* _Task goal_: Retype, exactly as written, every line from the one containing "# Post: full" down to the one containing "bpy.ops.object.modifier_apply(modifier=modifier.name)", including both, and nothing else.

* _Data provided_:
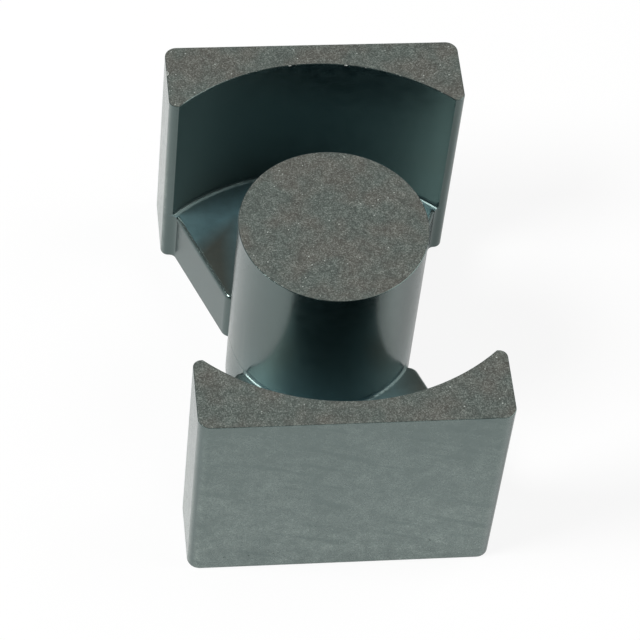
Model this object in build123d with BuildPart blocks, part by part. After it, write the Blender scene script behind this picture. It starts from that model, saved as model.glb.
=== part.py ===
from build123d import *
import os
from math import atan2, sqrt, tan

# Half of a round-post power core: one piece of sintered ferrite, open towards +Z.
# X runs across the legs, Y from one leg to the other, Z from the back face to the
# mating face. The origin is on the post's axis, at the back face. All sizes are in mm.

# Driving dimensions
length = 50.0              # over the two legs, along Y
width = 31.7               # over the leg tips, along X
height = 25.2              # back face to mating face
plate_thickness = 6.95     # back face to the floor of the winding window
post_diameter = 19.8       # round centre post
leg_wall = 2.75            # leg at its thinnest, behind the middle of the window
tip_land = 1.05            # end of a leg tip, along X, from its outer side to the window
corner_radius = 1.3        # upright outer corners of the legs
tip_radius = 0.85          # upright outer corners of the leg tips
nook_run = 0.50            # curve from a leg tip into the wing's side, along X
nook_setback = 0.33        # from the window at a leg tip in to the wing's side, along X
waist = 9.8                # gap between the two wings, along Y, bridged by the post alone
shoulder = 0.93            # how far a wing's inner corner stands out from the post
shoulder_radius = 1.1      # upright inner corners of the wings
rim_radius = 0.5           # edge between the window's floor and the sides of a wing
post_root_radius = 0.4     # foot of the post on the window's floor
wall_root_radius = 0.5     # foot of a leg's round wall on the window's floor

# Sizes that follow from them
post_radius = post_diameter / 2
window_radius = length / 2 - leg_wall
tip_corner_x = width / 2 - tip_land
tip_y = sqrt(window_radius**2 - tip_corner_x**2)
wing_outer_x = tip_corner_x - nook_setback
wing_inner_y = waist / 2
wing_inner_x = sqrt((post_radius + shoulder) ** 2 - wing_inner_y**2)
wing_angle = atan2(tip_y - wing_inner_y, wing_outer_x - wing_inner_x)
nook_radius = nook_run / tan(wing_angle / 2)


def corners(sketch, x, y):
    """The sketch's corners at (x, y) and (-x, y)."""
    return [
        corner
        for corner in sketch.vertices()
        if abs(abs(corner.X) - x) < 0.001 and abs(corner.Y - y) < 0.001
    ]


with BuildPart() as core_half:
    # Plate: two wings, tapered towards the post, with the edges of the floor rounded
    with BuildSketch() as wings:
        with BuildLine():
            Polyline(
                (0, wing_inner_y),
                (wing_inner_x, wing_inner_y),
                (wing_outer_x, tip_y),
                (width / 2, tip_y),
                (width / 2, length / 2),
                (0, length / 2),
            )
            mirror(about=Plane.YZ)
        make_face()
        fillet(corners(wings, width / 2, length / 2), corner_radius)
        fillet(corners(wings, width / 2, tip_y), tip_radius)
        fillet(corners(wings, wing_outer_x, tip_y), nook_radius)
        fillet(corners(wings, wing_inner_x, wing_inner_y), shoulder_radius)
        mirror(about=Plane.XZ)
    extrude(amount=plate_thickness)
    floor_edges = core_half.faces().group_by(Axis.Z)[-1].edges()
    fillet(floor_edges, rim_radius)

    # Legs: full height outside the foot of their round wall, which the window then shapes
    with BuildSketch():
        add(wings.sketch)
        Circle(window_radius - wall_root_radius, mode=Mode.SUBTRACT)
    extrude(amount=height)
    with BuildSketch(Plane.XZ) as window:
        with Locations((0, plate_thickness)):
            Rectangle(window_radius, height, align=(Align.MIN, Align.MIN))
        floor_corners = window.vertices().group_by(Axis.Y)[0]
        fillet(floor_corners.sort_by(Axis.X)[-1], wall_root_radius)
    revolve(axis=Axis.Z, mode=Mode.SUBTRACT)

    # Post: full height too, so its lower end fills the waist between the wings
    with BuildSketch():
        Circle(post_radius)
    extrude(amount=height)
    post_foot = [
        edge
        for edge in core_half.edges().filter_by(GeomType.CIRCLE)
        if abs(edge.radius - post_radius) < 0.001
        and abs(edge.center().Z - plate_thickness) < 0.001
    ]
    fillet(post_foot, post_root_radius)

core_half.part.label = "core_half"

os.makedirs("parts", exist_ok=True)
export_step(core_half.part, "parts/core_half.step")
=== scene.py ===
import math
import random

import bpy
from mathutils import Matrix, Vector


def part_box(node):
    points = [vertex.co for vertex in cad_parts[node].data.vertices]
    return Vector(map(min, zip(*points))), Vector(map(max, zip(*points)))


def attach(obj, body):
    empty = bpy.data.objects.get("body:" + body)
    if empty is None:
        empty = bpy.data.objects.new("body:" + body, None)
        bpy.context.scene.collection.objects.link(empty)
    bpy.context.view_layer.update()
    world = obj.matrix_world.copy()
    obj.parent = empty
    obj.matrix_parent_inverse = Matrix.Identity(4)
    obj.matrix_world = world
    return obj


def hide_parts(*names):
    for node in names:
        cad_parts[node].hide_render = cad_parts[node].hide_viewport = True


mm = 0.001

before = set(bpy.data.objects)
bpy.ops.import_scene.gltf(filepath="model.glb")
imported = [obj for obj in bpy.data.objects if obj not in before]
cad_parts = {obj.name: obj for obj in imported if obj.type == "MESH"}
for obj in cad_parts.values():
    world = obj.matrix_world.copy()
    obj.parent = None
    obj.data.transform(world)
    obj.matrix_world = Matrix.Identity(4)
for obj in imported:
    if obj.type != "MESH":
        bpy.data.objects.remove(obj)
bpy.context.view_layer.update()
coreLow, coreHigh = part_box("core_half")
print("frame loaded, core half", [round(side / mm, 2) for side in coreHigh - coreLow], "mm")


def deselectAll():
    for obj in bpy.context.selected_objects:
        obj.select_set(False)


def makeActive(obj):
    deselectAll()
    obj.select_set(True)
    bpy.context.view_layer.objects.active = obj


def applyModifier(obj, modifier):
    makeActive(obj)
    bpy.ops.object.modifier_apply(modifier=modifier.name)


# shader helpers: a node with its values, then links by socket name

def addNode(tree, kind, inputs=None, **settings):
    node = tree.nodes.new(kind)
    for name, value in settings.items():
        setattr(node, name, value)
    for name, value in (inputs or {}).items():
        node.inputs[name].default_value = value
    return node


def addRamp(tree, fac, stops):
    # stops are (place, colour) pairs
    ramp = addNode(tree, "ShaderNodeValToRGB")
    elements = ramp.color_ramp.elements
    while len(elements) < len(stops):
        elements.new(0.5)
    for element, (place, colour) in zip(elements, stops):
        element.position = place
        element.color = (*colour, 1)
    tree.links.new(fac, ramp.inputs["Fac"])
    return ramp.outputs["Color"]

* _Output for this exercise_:
    # Post: full height too, so its lower end fills the waist between the wings
    with BuildSketch():
        Circle(post_radius)
    extrude(amount=height)
    post_foot = [
        edge
        for edge in core_half.edges().filter_by(GeomType.CIRCLE)
        if abs(edge.radius - post_radius) < 0.001
        and abs(edge.center().Z - plate_thickness) < 0.001
    ]
    fillet(post_foot, post_root_radius)

core_half.part.label = "core_half"

os.makedirs("parts", exist_ok=True)
export_step(core_half.part, "parts/core_half.step")
=== scene.py ===
import math
import random

import bpy
from mathutils import Matrix, Vector


def part_box(node):
    points = [vertex.co for vertex in cad_parts[node].data.vertices]
    return Vector(map(min, zip(*points))), Vector(map(max, zip(*points)))


def attach(obj, body):
    empty = bpy.data.objects.get("body:" + body)
    if empty is None:
        empty = bpy.data.objects.new("body:" + body, None)
        bpy.context.scene.collection.objects.link(empty)
    bpy.context.view_layer.update()
    world = obj.matrix_world.copy()
    obj.parent = empty
    obj.matrix_parent_inverse = Matrix.Identity(4)
    obj.matrix_world = world
    return obj


def hide_parts(*names):
    for node in names:
        cad_parts[node].hide_render = cad_parts[node].hide_viewport = True


mm = 0.001

before = set(bpy.data.objects)
bpy.ops.import_scene.gltf(filepath="model.glb")
imported = [obj for obj in bpy.data.objects if obj not in before]
cad_parts = {obj.name: obj for obj in imported if obj.type == "MESH"}
for obj in cad_parts.values():
    world = obj.matrix_world.copy()
    obj.parent = None
    obj.data.transform(world)
    obj.matrix_world = Matrix.Identity(4)
for obj in imported:
    if obj.type != "MESH":
        bpy.data.objects.remove(obj)
bpy.context.view_layer.update()
coreLow, coreHigh = part_box("core_half")
print("frame loaded, core half", [round(side / mm, 2) for side in coreHigh - coreLow], "mm")


def deselectAll():
    for obj in bpy.context.selected_objects:
        obj.select_set(False)


def makeActive(obj):
    deselectAll()
    obj.select_set(True)
    bpy.context.view_layer.objects.active = obj


def applyModifier(obj, modifier):
    makeActive(obj)
    bpy.ops.object.modifier_apply(modifier=modifier.name)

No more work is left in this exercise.